--- begin ---

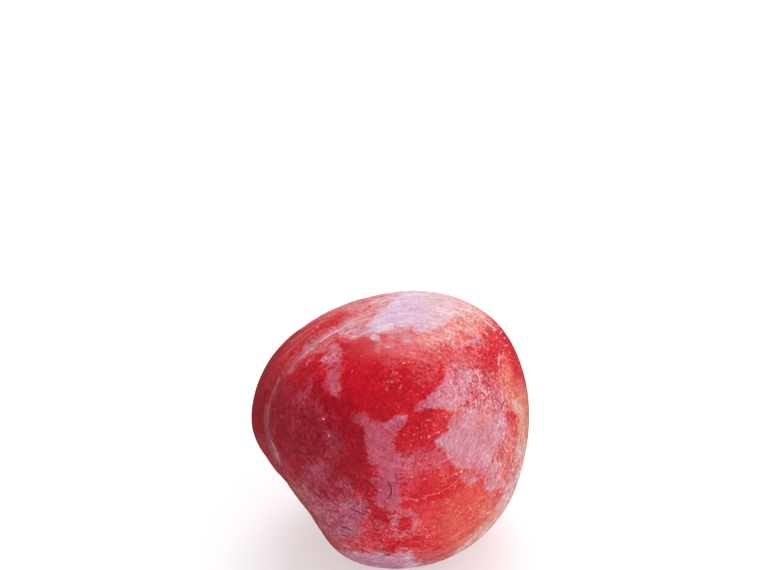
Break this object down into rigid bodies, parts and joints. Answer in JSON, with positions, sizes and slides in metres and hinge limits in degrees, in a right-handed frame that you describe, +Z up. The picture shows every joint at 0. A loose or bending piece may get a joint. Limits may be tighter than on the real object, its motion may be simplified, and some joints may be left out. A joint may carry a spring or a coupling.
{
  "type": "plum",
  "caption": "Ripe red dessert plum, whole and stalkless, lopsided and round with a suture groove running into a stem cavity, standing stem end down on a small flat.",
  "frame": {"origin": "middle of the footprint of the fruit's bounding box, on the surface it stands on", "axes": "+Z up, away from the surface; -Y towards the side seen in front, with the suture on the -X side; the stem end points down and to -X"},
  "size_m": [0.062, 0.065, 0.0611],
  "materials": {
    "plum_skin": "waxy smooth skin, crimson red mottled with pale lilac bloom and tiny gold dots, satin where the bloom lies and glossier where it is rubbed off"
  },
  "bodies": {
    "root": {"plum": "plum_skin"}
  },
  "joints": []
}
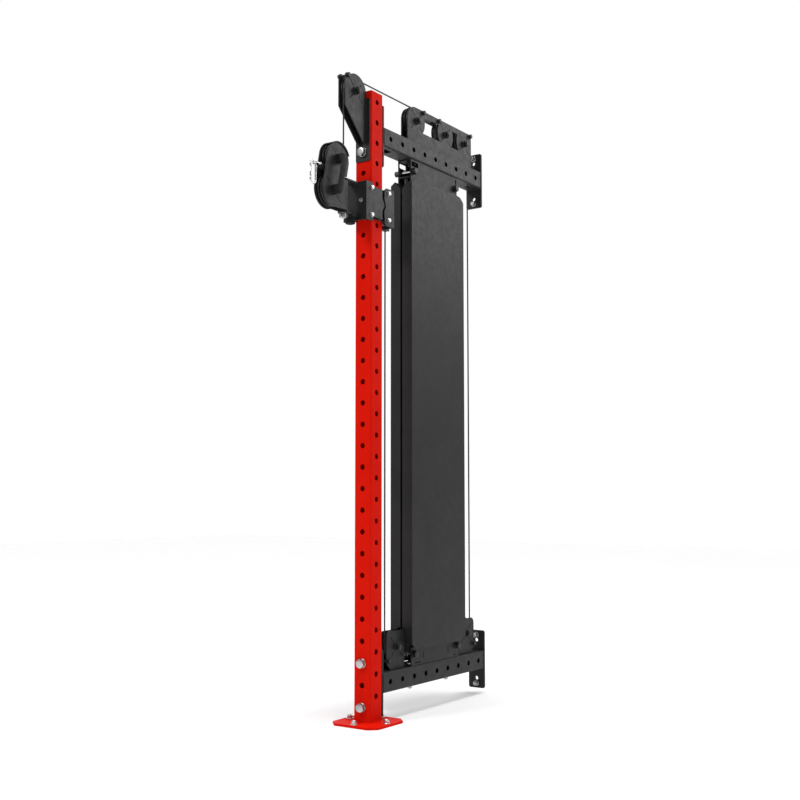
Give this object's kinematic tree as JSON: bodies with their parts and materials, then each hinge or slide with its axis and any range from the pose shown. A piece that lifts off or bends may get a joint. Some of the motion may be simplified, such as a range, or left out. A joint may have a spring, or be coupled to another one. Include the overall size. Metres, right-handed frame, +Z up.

--- end ---

• _Instructions to follow_
Exact copies of all the records are required.

• _Result_
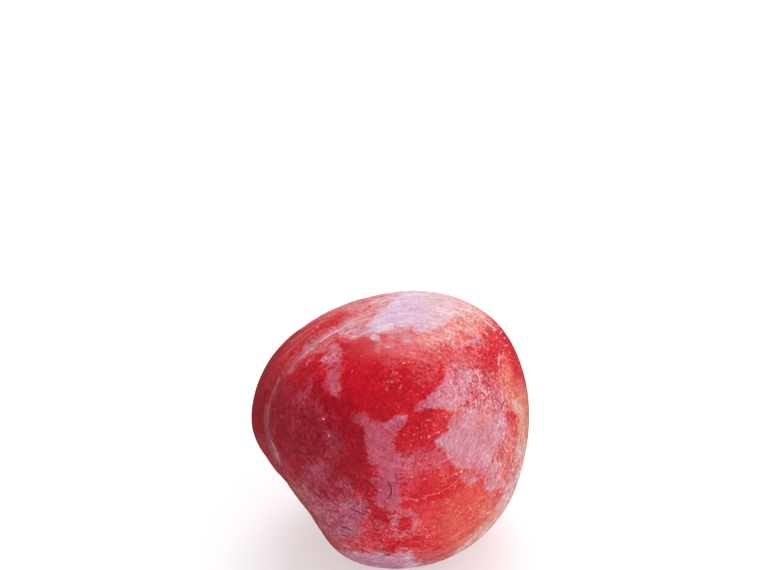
Break this object down into rigid bodies, parts and joints. Answer in JSON, with positions, sizes and slides in metres and hinge limits in degrees, in a right-handed frame that you describe, +Z up. The picture shows every joint at 0. A loose or bending piece may get a joint. Limits may be tighter than on the real object, its motion may be simplified, and some joints may be left out. A joint may carry a spring or a coupling.
{
  "type": "plum",
  "caption": "Ripe red dessert plum, whole and stalkless, lopsided and round with a suture groove running into a stem cavity, standing stem end down on a small flat.",
  "frame": {"origin": "middle of the footprint of the fruit's bounding box, on the surface it stands on", "axes": "+Z up, away from the surface; -Y towards the side seen in front, with the suture on the -X side; the stem end points down and to -X"},
  "size_m": [0.062, 0.065, 0.0611],
  "materials": {
    "plum_skin": "waxy smooth skin, crimson red mottled with pale lilac bloom and tiny gold dots, satin where the bloom lies and glossier where it is rubbed off"
  },
  "bodies": {
    "root": {"plum": "plum_skin"}
  },
  "joints": []
}
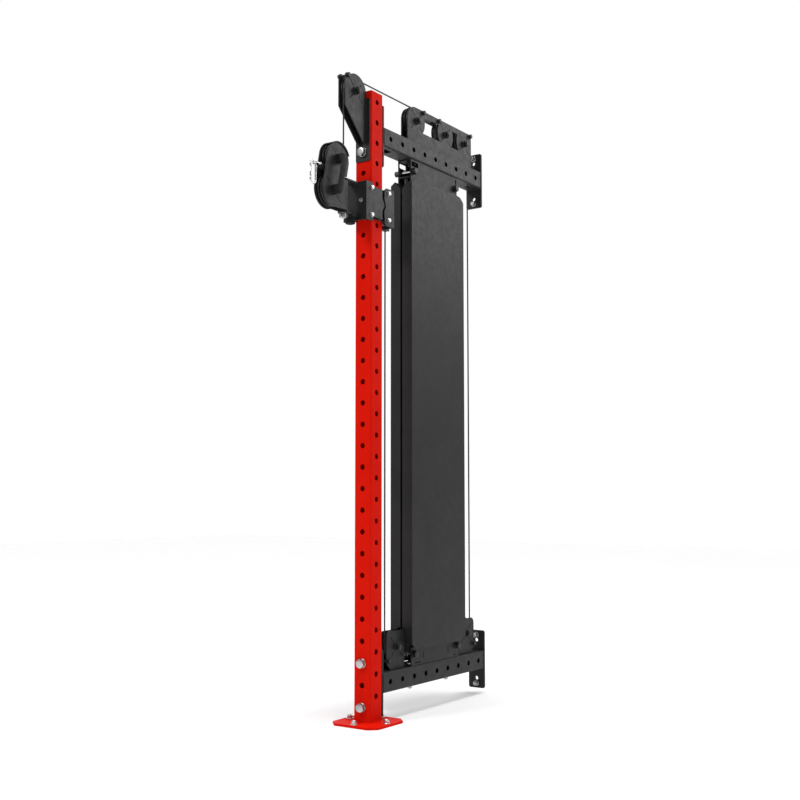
Give this object's kinematic tree as JSON: bodies with their parts and materials, then each hinge or slide with its axis and any range from the pose shown. A piece that lifts off or bends may get a joint. Some of the motion may be simplified, such as a range, or left out. A joint may have a spring, or be coupled to another one. Include the overall size. Metres, right-handed frame, +Z up.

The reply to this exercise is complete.